Outras blockchains estão estudando mecanismos semelhantes. Por exemplo, o token deflacionário pode queimar parte das taxas de transação, reforçando a escassez.
7. Como os desenvolvedores podem projetar para fee markets
Ao criar um novo protocolo, é crucial considerar:
- Camadas de abstração de taxa – permitir que usuários paguem em diferentes ativos (ex.: USDC) via meta‑transactions.
- Estratégias de otimização de gas – usar bibliotecas de solidity otimizadas e técnicas como batching.
- Modelos de subsídio – projetos podem oferecer gas rebates para incentivar a adoção inicial.
Essas práticas são aprofundadas em Como o Design de um Token Pode Incentivar o Comportamento do Usuário, que explora como a tokenomics pode alinhar incentivos de taxa.
8. O futuro dos fee markets
Várias tendências apontam para a evolução dos fee markets nos próximos anos:
- Integração com L2s e rollups – soluções como Optimism, Arbitrum e zk‑Rollups trazem seus próprios fee markets, que podem ser sincronizados com a camada base.

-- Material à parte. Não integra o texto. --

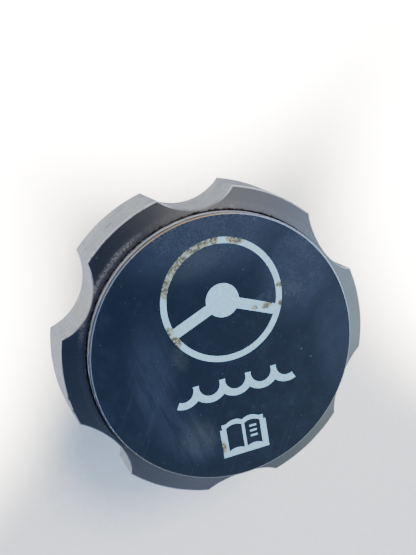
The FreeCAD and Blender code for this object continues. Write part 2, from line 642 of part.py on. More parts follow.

- Taxas baseadas em utilidade – ao invés de cobrar por espaço em bloco, algumas redes podem cobrar por computational effort ou storage usage, alinhando custo ao real consumo de recursos.
- Governança descentralizada de taxas – token holders podem votar para ajustar parâmetros como o alvo de ocupação do bloco ou a porcentagem de queima.
- Interoperabilidade entre fee markets – protocolos cross‑chain podem permitir que usuários paguem taxas em uma cadeia e executem transações em outra, facilitando a experiência multichain.
9. Conclusão
Os fee markets são mais do que um mecanismo de precificação: são o coração da sustentabilidade econômica das blockchains. Eles trazem previsibilidade, incentivam a eficiência e, quando combinados com queima de tokens, podem gerar efeitos deflacionários que beneficiam toda a comunidade.
Entender como esses mercados funcionam – desde o EIP‑1559 até as inovações de L2 – é essencial para quem deseja investir, desenvolver ou simplesmente usar cripto de forma inteligente.